Propositions diverses

En plus de ces déclarations politiques, le Parlement a fait quelques propositions (en fait, il a repris celles de la commission des libertés civiles [LIBE]) pour rendre la tâche plus compliquée à la NSA :

  1. privilégier les logiciels libres ;
  2. chiffrer les télécommunications ;
  3. développer des solutions alternatives au cloud américain.

Cette proposition est assortie de demandes de clarification aux autorités nationales des États membres pour la surveillance et le renseignement.

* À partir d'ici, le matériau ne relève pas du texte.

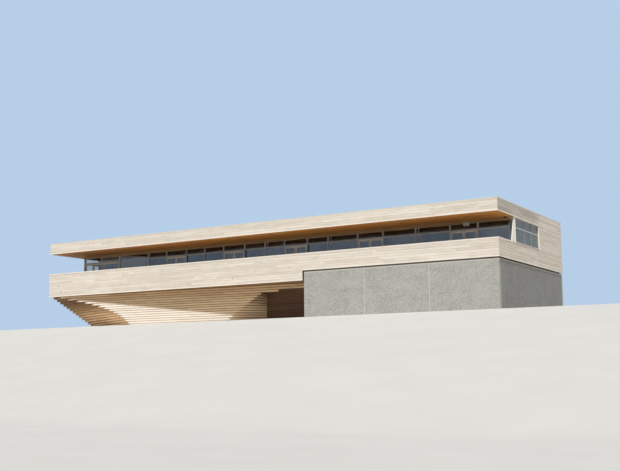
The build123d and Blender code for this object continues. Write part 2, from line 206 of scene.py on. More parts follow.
class Recipe:
    """A node tree that is built node by node."""

    def __init__(self, tree):
        self.tree = tree

    def feed(self, socket, value):
        """Link a field to a socket, or set the socket's own value."""
        if isinstance(value, Field):
            self.tree.links.new(value.socket, socket)
        elif socket.type == "RGBA" and len(value) == 3:
            socket.default_value = (*value, 1)
        else:
            socket.default_value = value

    def node(self, kind, options, inputs, output=None):
        """A node with its options set first, then its shown sockets in order or by name."""
        node = self.tree.nodes.new("ShaderNode" + kind)
        for option, value in options.items():
            setattr(node, option, value)
        shown = [socket for socket in node.inputs if socket.enabled]
        if isinstance(inputs, dict):
            named = {socket.name: socket for socket in shown}
            pairs = [(named[name], value) for name, value in inputs.items()]
        else:
            pairs = zip(shown, inputs)
        for socket, value in pairs:
            self.feed(socket, value)
        results = [socket for socket in node.outputs if socket.enabled]
        if output:
            results = [socket for socket in results if socket.name == output]
        return Field(self, results[0])

    def ray(self, kind):
        """One where a ray is of this kind, and nothing elsewhere."""
        return self.node("LightPath", {}, [], output=f"Is {kind} Ray")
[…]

On sait que certaines agences nationales collaborent plus ou moins étroitement avec la NSA.

De plus, le Parlement européen souhaiterait également mettre sur pied un

programme européen de protection des lanceurs d’alerte, qui accorde une attention particulière à la complexité du lancement d’alertes dans le domaine du renseignement. De plus, les États membres sont invités à examiner la possibilité d’octroyer aux lanceurs d’alerte une protection internationale contre les poursuites.

Commentaire

L’adoption en première lecture du rapport de Jan Philipp Albrecht concernant le règlement général sur la protection des données est une bonne chose. A la lecture des textes adoptés, les élus européens ne se seraient pas trop laissé influencer par les lobbies.

On regrettera que les élus n’aient pas décidé d’apporter leur soutien à Edward Snowden. Mais le signal fort envoyé aux États membres et à la Commission européenne sur les accords SWIFT, Safe Harbor et TTIP est une avancée que le Parlement européen renouvelé devra tenir et pousser encore plus loin.

Alors que plusieurs exécutifs nationaux d’États membres avaient minimisé la surveillance massive (américaine comme européenne), le Parlement déclare que la violation massive des droits fondamentaux des citoyens européens ne peut pas être acceptée et qu’elle aura des conséquences concrètes.